- Your goal
Write the material out again exactly as it stands.

- Data segment
----------

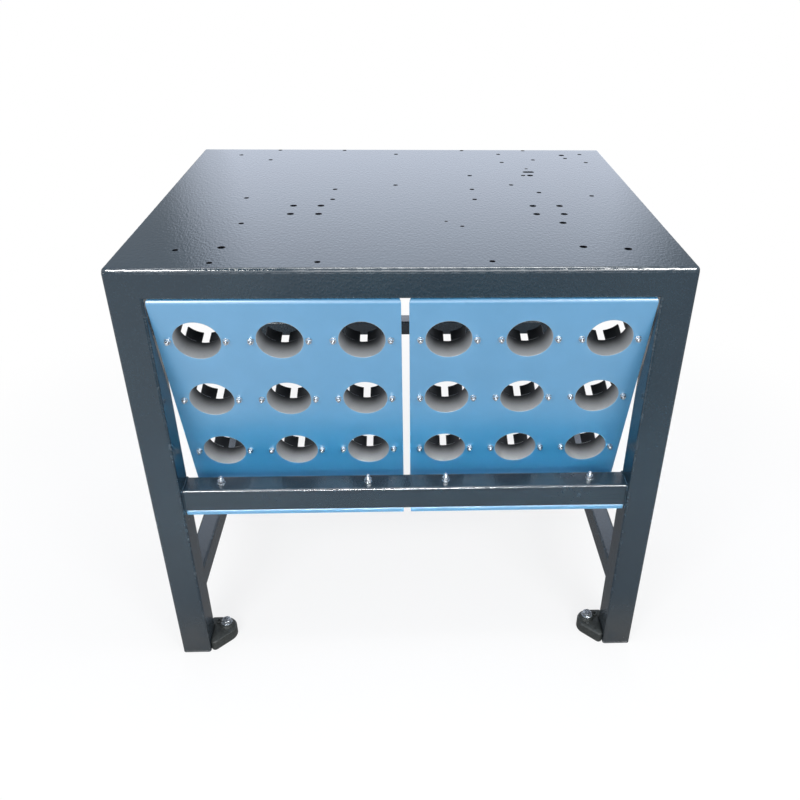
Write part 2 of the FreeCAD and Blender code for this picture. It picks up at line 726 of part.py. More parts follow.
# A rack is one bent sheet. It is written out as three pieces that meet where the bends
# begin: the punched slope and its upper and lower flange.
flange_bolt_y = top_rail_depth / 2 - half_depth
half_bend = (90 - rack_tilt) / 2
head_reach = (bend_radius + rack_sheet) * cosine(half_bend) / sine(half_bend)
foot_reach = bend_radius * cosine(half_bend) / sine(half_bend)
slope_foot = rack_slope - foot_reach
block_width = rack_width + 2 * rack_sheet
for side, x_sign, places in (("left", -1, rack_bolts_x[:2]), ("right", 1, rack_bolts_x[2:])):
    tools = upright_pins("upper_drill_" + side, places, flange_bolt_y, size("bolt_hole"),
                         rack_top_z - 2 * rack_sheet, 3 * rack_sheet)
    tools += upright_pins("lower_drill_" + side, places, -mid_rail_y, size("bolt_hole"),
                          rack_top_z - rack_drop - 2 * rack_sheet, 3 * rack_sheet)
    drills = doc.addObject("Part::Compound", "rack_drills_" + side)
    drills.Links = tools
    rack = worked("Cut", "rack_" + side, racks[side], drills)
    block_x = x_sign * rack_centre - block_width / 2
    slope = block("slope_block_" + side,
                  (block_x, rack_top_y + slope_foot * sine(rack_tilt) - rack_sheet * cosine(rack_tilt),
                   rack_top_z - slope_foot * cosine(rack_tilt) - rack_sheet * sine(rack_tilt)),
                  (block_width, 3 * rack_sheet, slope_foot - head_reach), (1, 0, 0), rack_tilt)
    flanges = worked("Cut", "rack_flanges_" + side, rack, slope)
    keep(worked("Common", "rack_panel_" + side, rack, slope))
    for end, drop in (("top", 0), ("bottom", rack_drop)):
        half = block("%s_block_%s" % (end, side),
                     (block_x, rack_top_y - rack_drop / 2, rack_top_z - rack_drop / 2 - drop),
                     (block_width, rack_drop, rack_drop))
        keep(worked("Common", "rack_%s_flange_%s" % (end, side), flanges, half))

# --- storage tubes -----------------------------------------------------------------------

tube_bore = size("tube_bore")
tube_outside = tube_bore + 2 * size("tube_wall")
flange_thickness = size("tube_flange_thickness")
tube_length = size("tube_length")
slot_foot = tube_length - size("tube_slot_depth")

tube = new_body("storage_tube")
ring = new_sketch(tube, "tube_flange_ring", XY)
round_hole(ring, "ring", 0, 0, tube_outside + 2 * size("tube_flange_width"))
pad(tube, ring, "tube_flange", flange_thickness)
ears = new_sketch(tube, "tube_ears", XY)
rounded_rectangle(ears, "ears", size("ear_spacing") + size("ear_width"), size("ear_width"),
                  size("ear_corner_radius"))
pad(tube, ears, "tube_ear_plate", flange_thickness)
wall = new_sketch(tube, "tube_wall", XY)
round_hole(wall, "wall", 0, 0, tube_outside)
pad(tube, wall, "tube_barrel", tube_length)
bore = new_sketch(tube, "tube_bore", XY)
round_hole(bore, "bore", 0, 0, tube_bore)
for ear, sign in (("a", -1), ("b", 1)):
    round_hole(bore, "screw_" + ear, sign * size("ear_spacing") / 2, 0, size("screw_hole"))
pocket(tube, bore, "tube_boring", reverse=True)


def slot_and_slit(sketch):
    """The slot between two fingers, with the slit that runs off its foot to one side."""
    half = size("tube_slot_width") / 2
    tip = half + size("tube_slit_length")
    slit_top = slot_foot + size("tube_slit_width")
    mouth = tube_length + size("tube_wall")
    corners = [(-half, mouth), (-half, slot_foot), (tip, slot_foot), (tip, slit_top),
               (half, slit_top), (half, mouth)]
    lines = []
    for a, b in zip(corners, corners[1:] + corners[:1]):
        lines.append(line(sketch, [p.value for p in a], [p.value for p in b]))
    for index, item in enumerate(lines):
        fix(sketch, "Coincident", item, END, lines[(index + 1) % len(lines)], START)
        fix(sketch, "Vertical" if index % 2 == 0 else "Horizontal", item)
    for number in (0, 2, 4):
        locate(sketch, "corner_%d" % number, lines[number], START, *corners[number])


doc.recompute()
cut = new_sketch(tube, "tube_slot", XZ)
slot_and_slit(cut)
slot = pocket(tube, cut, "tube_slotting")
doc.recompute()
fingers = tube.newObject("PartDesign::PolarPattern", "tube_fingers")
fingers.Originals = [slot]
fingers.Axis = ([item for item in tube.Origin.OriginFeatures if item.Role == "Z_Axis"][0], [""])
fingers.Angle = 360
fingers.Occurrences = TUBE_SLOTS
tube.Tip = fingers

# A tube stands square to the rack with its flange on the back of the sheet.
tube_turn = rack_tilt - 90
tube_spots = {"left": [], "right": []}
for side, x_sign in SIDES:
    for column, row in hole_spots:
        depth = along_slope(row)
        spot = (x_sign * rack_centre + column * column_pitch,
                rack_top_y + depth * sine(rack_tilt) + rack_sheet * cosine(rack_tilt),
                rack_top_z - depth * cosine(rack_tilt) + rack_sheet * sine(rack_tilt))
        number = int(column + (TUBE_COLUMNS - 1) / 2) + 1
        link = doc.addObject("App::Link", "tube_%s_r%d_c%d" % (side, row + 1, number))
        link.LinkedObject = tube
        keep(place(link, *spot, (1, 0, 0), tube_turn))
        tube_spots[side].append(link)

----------

- Full answer
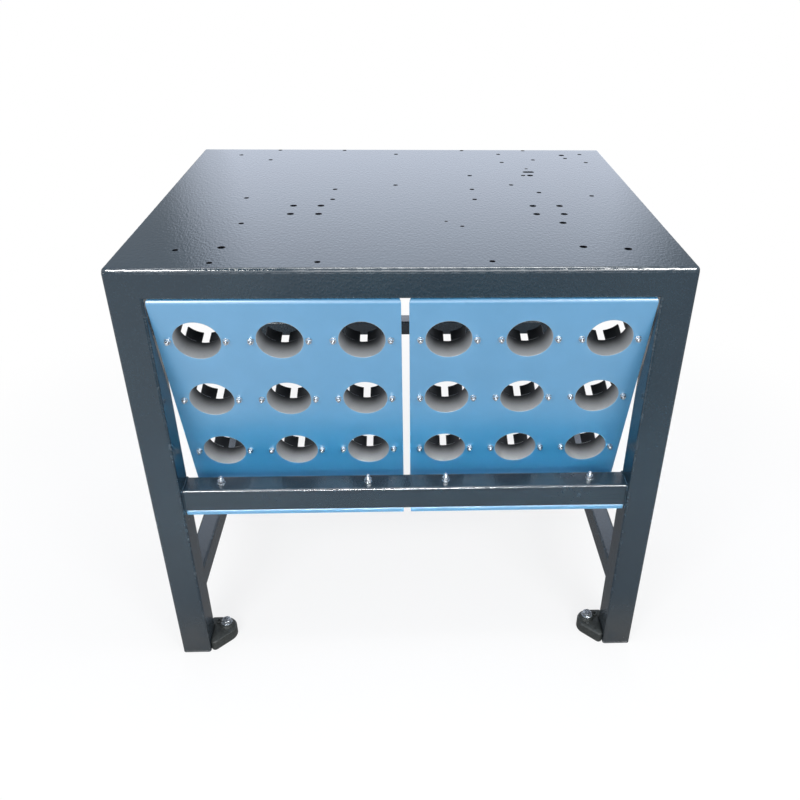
Write part 2 of the FreeCAD and Blender code for this picture. It picks up at line 726 of part.py. More parts follow.
# A rack is one bent sheet. It is written out as three pieces that meet where the bends
# begin: the punched slope and its upper and lower flange.
flange_bolt_y = top_rail_depth / 2 - half_depth
half_bend = (90 - rack_tilt) / 2
head_reach = (bend_radius + rack_sheet) * cosine(half_bend) / sine(half_bend)
foot_reach = bend_radius * cosine(half_bend) / sine(half_bend)
slope_foot = rack_slope - foot_reach
block_width = rack_width + 2 * rack_sheet
for side, x_sign, places in (("left", -1, rack_bolts_x[:2]), ("right", 1, rack_bolts_x[2:])):
    tools = upright_pins("upper_drill_" + side, places, flange_bolt_y, size("bolt_hole"),
                         rack_top_z - 2 * rack_sheet, 3 * rack_sheet)
    tools += upright_pins("lower_drill_" + side, places, -mid_rail_y, size("bolt_hole"),
                          rack_top_z - rack_drop - 2 * rack_sheet, 3 * rack_sheet)
    drills = doc.addObject("Part::Compound", "rack_drills_" + side)
    drills.Links = tools
    rack = worked("Cut", "rack_" + side, racks[side], drills)
    block_x = x_sign * rack_centre - block_width / 2
    slope = block("slope_block_" + side,
                  (block_x, rack_top_y + slope_foot * sine(rack_tilt) - rack_sheet * cosine(rack_tilt),
                   rack_top_z - slope_foot * cosine(rack_tilt) - rack_sheet * sine(rack_tilt)),
                  (block_width, 3 * rack_sheet, slope_foot - head_reach), (1, 0, 0), rack_tilt)
    flanges = worked("Cut", "rack_flanges_" + side, rack, slope)
    keep(worked("Common", "rack_panel_" + side, rack, slope))
    for end, drop in (("top", 0), ("bottom", rack_drop)):
        half = block("%s_block_%s" % (end, side),
                     (block_x, rack_top_y - rack_drop / 2, rack_top_z - rack_drop / 2 - drop),
                     (block_width, rack_drop, rack_drop))
        keep(worked("Common", "rack_%s_flange_%s" % (end, side), flanges, half))

# --- storage tubes -----------------------------------------------------------------------

tube_bore = size("tube_bore")
tube_outside = tube_bore + 2 * size("tube_wall")
flange_thickness = size("tube_flange_thickness")
tube_length = size("tube_length")
slot_foot = tube_length - size("tube_slot_depth")

tube = new_body("storage_tube")
ring = new_sketch(tube, "tube_flange_ring", XY)
round_hole(ring, "ring", 0, 0, tube_outside + 2 * size("tube_flange_width"))
pad(tube, ring, "tube_flange", flange_thickness)
ears = new_sketch(tube, "tube_ears", XY)
rounded_rectangle(ears, "ears", size("ear_spacing") + size("ear_width"), size("ear_width"),
                  size("ear_corner_radius"))
pad(tube, ears, "tube_ear_plate", flange_thickness)
wall = new_sketch(tube, "tube_wall", XY)
round_hole(wall, "wall", 0, 0, tube_outside)
pad(tube, wall, "tube_barrel", tube_length)
bore = new_sketch(tube, "tube_bore", XY)
round_hole(bore, "bore", 0, 0, tube_bore)
for ear, sign in (("a", -1), ("b", 1)):
    round_hole(bore, "screw_" + ear, sign * size("ear_spacing") / 2, 0, size("screw_hole"))
pocket(tube, bore, "tube_boring", reverse=True)


def slot_and_slit(sketch):
    """The slot between two fingers, with the slit that runs off its foot to one side."""
    half = size("tube_slot_width") / 2
    tip = half + size("tube_slit_length")
    slit_top = slot_foot + size("tube_slit_width")
    mouth = tube_length + size("tube_wall")
    corners = [(-half, mouth), (-half, slot_foot), (tip, slot_foot), (tip, slit_top),
               (half, slit_top), (half, mouth)]
    lines = []
    for a, b in zip(corners, corners[1:] + corners[:1]):
        lines.append(line(sketch, [p.value for p in a], [p.value for p in b]))
    for index, item in enumerate(lines):
        fix(sketch, "Coincident", item, END, lines[(index + 1) % len(lines)], START)
        fix(sketch, "Vertical" if index % 2 == 0 else "Horizontal", item)
    for number in (0, 2, 4):
        locate(sketch, "corner_%d" % number, lines[number], START, *corners[number])


doc.recompute()
cut = new_sketch(tube, "tube_slot", XZ)
slot_and_slit(cut)
slot = pocket(tube, cut, "tube_slotting")
doc.recompute()
fingers = tube.newObject("PartDesign::PolarPattern", "tube_fingers")
fingers.Originals = [slot]
fingers.Axis = ([item for item in tube.Origin.OriginFeatures if item.Role == "Z_Axis"][0], [""])
fingers.Angle = 360
fingers.Occurrences = TUBE_SLOTS
tube.Tip = fingers

# A tube stands square to the rack with its flange on the back of the sheet.
tube_turn = rack_tilt - 90
tube_spots = {"left": [], "right": []}
for side, x_sign in SIDES:
    for column, row in hole_spots:
        depth = along_slope(row)
        spot = (x_sign * rack_centre + column * column_pitch,
                rack_top_y + depth * sine(rack_tilt) + rack_sheet * cosine(rack_tilt),
                rack_top_z - depth * cosine(rack_tilt) + rack_sheet * sine(rack_tilt))
        number = int(column + (TUBE_COLUMNS - 1) / 2) + 1
        link = doc.addObject("App::Link", "tube_%s_r%d_c%d" % (side, row + 1, number))
        link.LinkedObject = tube
        keep(place(link, *spot, (1, 0, 0), tube_turn))
        tube_spots[side].append(link)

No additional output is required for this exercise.